With the added information that one child is a girl, we know that two boys are impossible. We are therefore left with either boy and girl at 66% or two girls at 33%. So in 66% of the remaining scenarios, the second child is a boy.
The disagreement people are having is one of semantics, not maths.

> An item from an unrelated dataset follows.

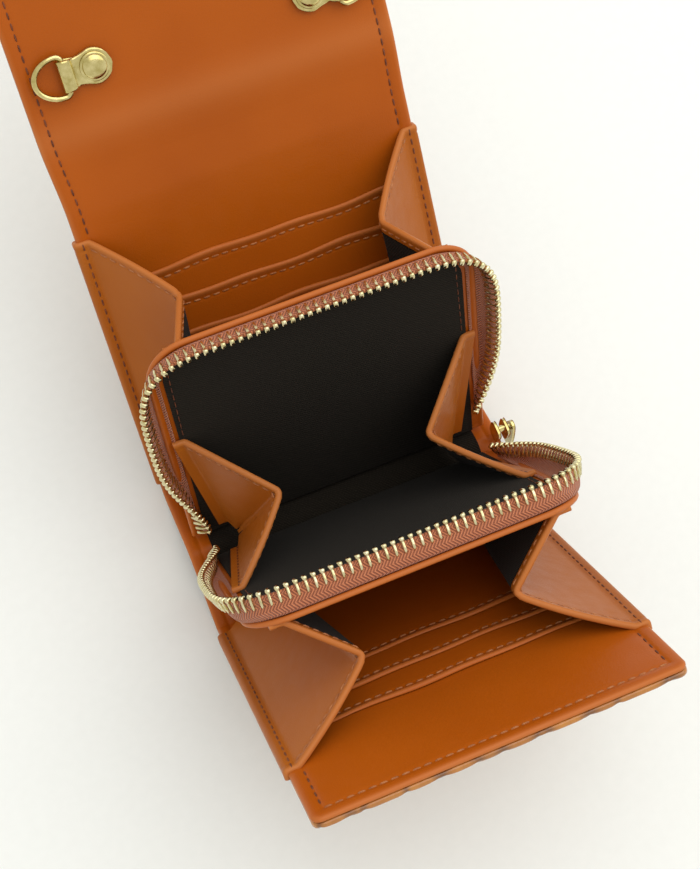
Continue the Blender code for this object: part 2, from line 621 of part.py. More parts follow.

const int runs = 10000000;
Random rnd = new Random();
int[] children = new int[2];
int twoGirls = 0;
int boyGirl = 0;
for( int x = 0; x < runs; ++x )
{
// 1 = boy, 2 = girl
children[0] = rnd.Next(1, 3); // 1 or 2
children[1] = rnd.Next(1, 3);
// We're ignoring the two boy situation.
if( !(children[0] == 1 && children[1] == 1) )
{
if( children[0] == 2 && children[1] == 2 )
twoGirls++;
else
boyGirl++;
}
}
Console.WriteLine("Two girls: {0}%", twoGirls / (float)(twoGirls + boyGirl) * 100);
Console.WriteLine("Boy/girl: {0}%", boyGirl / (float)(twoGirls + boyGirl) * 100);
That prints:
Two girls: 33,3692%
Boy/girl: 66,6308%
Or numbers close to that (obviously it won't be exactly the same every time).